5. Being Perpetually Available
Chances are, your current employer values face time—that is, how much time you’re in the office, working away at your desk. And when you aren’t face-to-face, you’re accessible by phone, email, text or carrier pigeon, whether it’s midnight, midnight on Saturday, or midnight on Saturday during your trip to Ibiza.
“When you’re refusing to delegate responsibilities it shows that you aren’t a teacher or mentor, and certainly not a supervisor, which is criteria for promotion,” says Bruce Hurwitz, executive recruiter and author of “Success! As Employee or Entrepreneur.” And when you don’t take vacation, he says, it can create an air of superiority—like you feel nothing can get done without you.
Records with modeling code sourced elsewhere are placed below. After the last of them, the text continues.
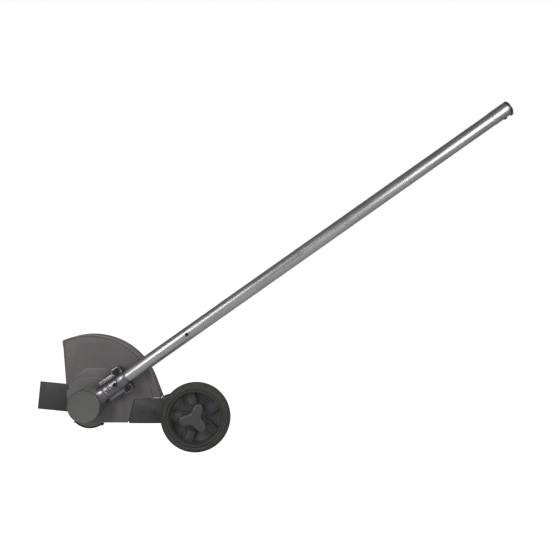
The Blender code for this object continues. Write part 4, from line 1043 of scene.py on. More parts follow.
@dataclass
class Gearcase(Assembly):
    """The casting with its cover, the clamp that holds the boom, and what is inside."""

    drum: float = 0.0284
    bore: float = 0.0225
    back: float = 0.0288                # heights are measured from the blade's plane
    front: float = 0.0609
    floor: float = 0.0313
    boss: float = 0.0170
    boss_back: float = 0.0190
    rear_bore: float = 0.0133
    cover: float = 0.0288
    cover_back: float = 0.0620
    cover_front: float = 0.0660
    neck: float = 0.0148
    neck_end: float = 0.0872
    neck_bore: float = 0.0123
    bearing_bore: float = 0.0113
    clamp_start: float = 0.0699
    ear_place: float = 0.0785
    ear_offset: float = 0.0174
    ear_length: float = 0.0168
    ear_width: float = 0.0145
    ear_front: float = 0.0070
    ear_back: float = 0.0100
    ear_corner: float = 0.0038
    ear_rim: float = 0.0013             # lip left round the sunk face of an ear
    ear_hole: float = 0.0030
    screw_seat: float = 0.0040
    screw_sink: float = 0.0054
    slot_angle: float = 108.0           # lock slot in the drum's flank, in degrees
    slot_width: float = 0.0055
    slot_sink: float = 0.003
    slot_reach: float = 0.006
    slot_run: Point = (0.0340, 0.0580)
    case_hole: float = 0.0023
    case_hole_end: float = 0.0395
    ring_places: Point = (0.0415, 0.0520)       # two raised rings round the neck
    fin_span: Point = (0.0125, 0.0190)          # fins along the sides of the neck
    fin_run: Point = (0.0405, 0.0705)
    fin_heights: Point = (-0.0050, 0.0030)
    fin_thickness: float = 0.0022

    def build(self) -> None:
        """Build and settle every piece of the gearcase."""
        self._casting()
        self._cover()
        self._cap()
        self._screws()
        self.carry("soft_rubber", "cover_gasket", "shaft_seal")
        self.carry("bright_steel", "pinion", "driven_gear", "front_bearing", "rear_bearing",
                   "input_bearing_lower", "input_bearing_upper")
        self.carry("black_screw_steel", "gear_circlip", "bearing_circlip")

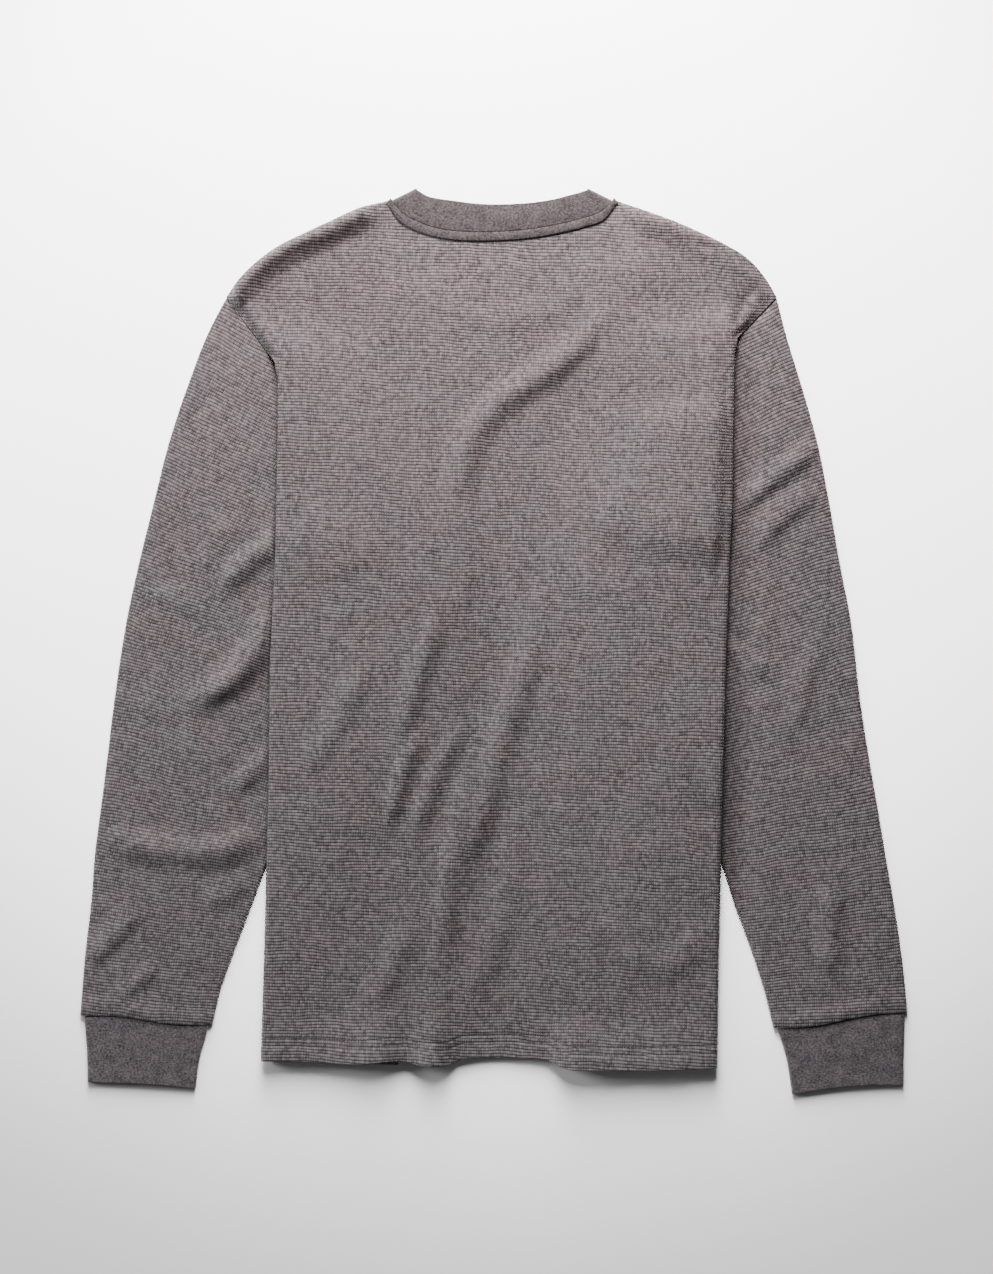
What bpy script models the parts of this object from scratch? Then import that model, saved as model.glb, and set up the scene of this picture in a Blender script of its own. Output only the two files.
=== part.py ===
"""A long-sleeve waffle-knit thermal top, laid flat on a surface with its back up.

The sides of the body are turned under, so each sleeve comes out from beneath the body.
Every piece is a wall of cloth through sections worked out from the sizes below. Sizes are in
millimetres and are turned to metres when a piece is made. X runs across the top, Y from hem to
neck, and the origin is the middle of the laid-out top on the surface that it lies on.
"""
import math
from collections import namedtuple

import bpy
import numpy as np

MM = 0.001
LEFT = -1
RIGHT = 1

# Cloth and how it lies
WALL = 1.3              # waffle knit
BAND_WALL = 1.9         # jersey, doubled into a cuff or neckband
TAPE_WALL = 1.0         # binding tape
SEAM_GAP = 0.4          # between the edges of two pieces that are sewn together
TOUCH_GAP = 0.3         # between a tape and the panel that it lies on
LAYER = 2.2             # from the middle of one laid layer to the middle of the next
FRONT_FOLD = 2.6        # the same inside the front panel's own side fold
SLEEVE_STACK = 4.2      # how far a flattened sleeve lifts what lies on it
FLAP_MARGIN = 5.0       # cloth stays lifted this far past a flap's end
SLEEVE_MARGIN = 14.0    # and this far past the edge of a sleeve under it
FLAP_RAMP = 60.0        # then comes down over this width beside a turned-under flap
SLEEVE_RAMP = 70.0      # and over this width beside a sleeve
FLAT = WALL / 2.0       # height of the middle of a wall that lies on the surface
FOLD_RADIUS = LAYER + FRONT_FOLD / 2.0
HIDDEN_INSET = 4.0      # the front's hem stays this far behind the back's

# Side folds: how far out the folded edge is at each height. Above the last two rows the fold
# leaves the cloth, where the armhole seam comes out from under the body.
FoldRow = namedtuple("FoldRow", "y out")
FOLD_ROWS = {
    LEFT: (
        FoldRow(-352.0, 195.1),
        FoldRow(-246.0, 191.8),
        FoldRow(-133.0, 188.9),
        FoldRow(-19.0, 187.6),
        FoldRow(70.0, 183.2),
        FoldRow(175.0, 181.0),
        FoldRow(220.0, 181.0),
        FoldRow(236.0, 184.5),
        FoldRow(250.0, 202.0),
        FoldRow(290.0, 250.0),
    ),
    RIGHT: (
        FoldRow(-357.0, 187.9),
        FoldRow(-246.0, 189.6),
        FoldRow(-133.0, 192.1),
        FoldRow(-19.0, 195.3),
        FoldRow(70.0, 198.4),
        FoldRow(117.0, 200.9),
        FoldRow(175.0, 201.4),
        FoldRow(240.0, 202.8),
        FoldRow(254.0, 205.5),
        FoldRow(265.0, 222.0),
        FoldRow(290.0, 265.0),
    ),
}

# Cut of the body: half width of the unfolded cloth, from hem up the side seam and the armhole
CutRow = namedtuple("CutRow", "y half_width")
CUT_ROWS = {
    LEFT: (
        CutRow(-352.0, 313.0),
        CutRow(68.8, 287.0),
        CutRow(100.0, 268.0),
        CutRow(150.0, 235.0),
        CutRow(200.0, 202.0),
        CutRow(223.0, 187.0),
        CutRow(235.0, 183.4),
        CutRow(289.7, 224.5),
    ),
    RIGHT: (
        CutRow(-357.0, 292.5),
        CutRow(68.8, 294.7),
        CutRow(100.0, 282.0),
        CutRow(150.0, 257.0),
        CutRow(200.0, 231.0),
        CutRow(240.0, 210.0),
        CutRow(254.4, 203.9),
        CutRow(289.7, 238.3),
    ),
}
# The front's armhole is cut this much deeper than the back's
ScoopRow = namedtuple("ScoopRow", "y left right")
SCOOP_ROWS = (
    ScoopRow(120.0, 0.0, 0.0),
    ScoopRow(172.0, 12.0, 16.0),
    ScoopRow(200.0, 16.2, 24.2),
    ScoopRow(238.0, 18.0, 26.0),
    ScoopRow(250.0, 3.0, 26.0),
    ScoopRow(256.0, 1.0, 26.0),
    ScoopRow(268.0, 0.0, 3.0),
    ScoopRow(289.7, 0.0, 0.0),
)
UNDERARM = {LEFT: (81.7, 68.8), RIGHT: (103.9, 68.8)}       # hidden under the body
FOLD_TOP = {LEFT: (183.4, 235.0), RIGHT: (203.9, 254.4)}    # where the armhole comes out
SHOULDER_TIP = {LEFT: (224.5, 289.7), RIGHT: (238.3, 289.7)}

# Shoulder line from the neck to the tip: its distance out at each height
ShoulderRow = namedtuple("ShoulderRow", "y left right")
SHOULDER_ROWS = (
    ShoulderRow(371.5, 87.6, 102.8),
    ShoulderRow(362.8, 114.8, 124.8),
    ShoulderRow(352.7, 136.5, 152.3),
    ShoulderRow(342.6, 158.3, 175.6),
    ShoulderRow(332.6, 178.6, 196.3),
    ShoulderRow(322.5, 193.6, 212.6),
    ShoulderRow(312.4, 205.2, 223.4),
    ShoulderRow(302.3, 214.6, 230.9),
    ShoulderRow(289.7, 224.5, 238.3),
)

# Hem edge of the back panel across the top layer, and of its turned-under flap
HemRow = namedtuple("HemRow", "x y")
HEM_ROWS = (
    HemRow(-195.1, -351.2),
    HemRow(-155.7, -352.0),
    HemRow(-113.7, -353.7),
    HemRow(-76.7, -351.6),
    HemRow(-60.0, -354.9),
    HemRow(-48.1, -354.9),
    HemRow(-28.0, -350.0),
    HemRow(0.2, -349.2),
    HemRow(42.6, -350.2),
    HemRow(59.8, -357.1),
    HemRow(87.9, -359.6),
    HemRow(128.3, -360.0),
    HemRow(187.9, -357.1),
)
FLAP_HEM = {LEFT: -355.3, RIGHT: -353.0}     # at the side seam, under the body

# Back neck, section by section: the band's seam edge and its free top edge
NeckRow = namedtuple("NeckRow", "seam_x seam_y top_x top_y")
NECK_ROWS = (
    NeckRow(-84.2, 369.2, -63.7, 379.5),
    NeckRow(-75.9, 360.8, -55.8, 374.9),
    NeckRow(-62.4, 353.0, -45.0, 372.4),
    NeckRow(-47.3, 348.0, -32.0, 370.6),
    NeckRow(-22.1, 345.0, -14.5, 368.4),
    NeckRow(3.0, 345.1, 4.0, 367.7),
    NeckRow(28.0, 346.9, 26.0, 368.6),
    NeckRow(52.0, 350.8, 46.0, 371.0),
    NeckRow(75.3, 356.4, 62.0, 374.9),
    NeckRow(90.5, 361.8, 71.5, 377.4),
    NeckRow(98.8, 369.2, 78.3, 379.4),
)
NECK_MIDDLE = 7.3
FRONT_NECK_SEAM = (91.5, 369.2, 98.3)        # half width, height of its ends, depth
FRONT_NECK_EDGE = (71.0, 379.5, 84.5)
BACK_BAND_HEIGHT = 4.0                       # middle of the band's back half above the surface
TAPE_WIDTH = 7.2
TAPE_END = 0.5          # its ends taper to this part of its width
TAPE_TAPER = 22.0       # over this length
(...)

“People make the mistake of being too available because they don’t know how to say no,’” says Hurwitz. “They think the person they are rejecting will be mad at them, and it will affect their relationship.” But, he adds, this isn’t necessarily the case. If you’re perpetually available and looking to break the cycle, Hurwitz recommends starting with a “conditional yes,” where, upon hearing about a new assignment, you reply, “I’d be happy to. Just let me get this job done, and if you still need my help, I’m there for you.”
Of course, no one is recommending you skip out on your work, and it’s likely that there will be occasions you’ll have to be available outside the office. But delegating tasks to be completed without your direct oversight, or even in your absence, is a skill every manager—or would-be manager—should have.